As a ground-level politician for the last three decades, visiting principally the poor in every village panchayat and every town/city ward of my constituency, I have had great difficulty in persuading them that the good days are here. Yes, they concede, they can see fancy automobiles on ever-widening roads swishing by them, and fabulous new buildings all around them, and swanky shopping malls and five-star hotels, and memsahibs dressed in the latest fashions, but what has that do with their own lives? True, there have been incremental improvements in their incomes and some delivery of a slew of welfare schemes but has this made them tangibly better off?

Our economists divide the population into two categories: BPL and APL, as if at some magical cut-off point of daily consumption a man and his family go to sleep below the poverty line and find themselves next morning richly above that poverty line. When the late Dr. Arjun Sengupta, a man of conscience despite being a professional economist, tried to nuance that by sub-dividing the BPL into three degrees of destitution and the APL into three categories of the better off beginning with the still “vulnerable”, he discovered that whereas the Planning Commission counted only 236 million poor, if he added the destitute to the ’vulnerable’, who are in danger every day of slipping back into destitution, he came up with the figure of over 700 million poor (then about 70% of our population).

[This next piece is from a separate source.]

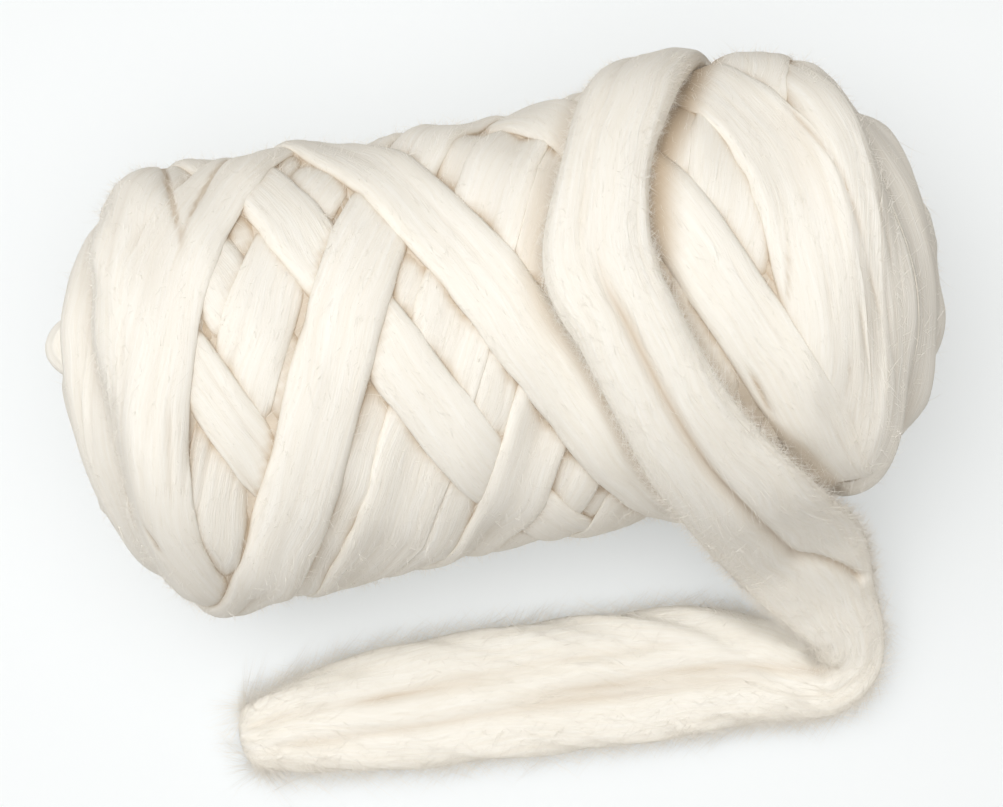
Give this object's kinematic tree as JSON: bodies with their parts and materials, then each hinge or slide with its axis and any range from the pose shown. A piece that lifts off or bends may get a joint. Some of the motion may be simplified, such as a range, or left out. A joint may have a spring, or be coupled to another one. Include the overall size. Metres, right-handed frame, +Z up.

The GDP-wallahs in the Planning Commission derided this infantile Left-wingism and stuck to their claim that in ten years of the UPA 138 million had been raised above the poverty line, a record unique in the annals of world history. The poor hit back by reducing the claimants from 206 to 44 seats in the Lok Sabha. A similar fate awaits the Hindutvists who are now riding the NaMo wave with fanciful claims of catching up with the Chinese.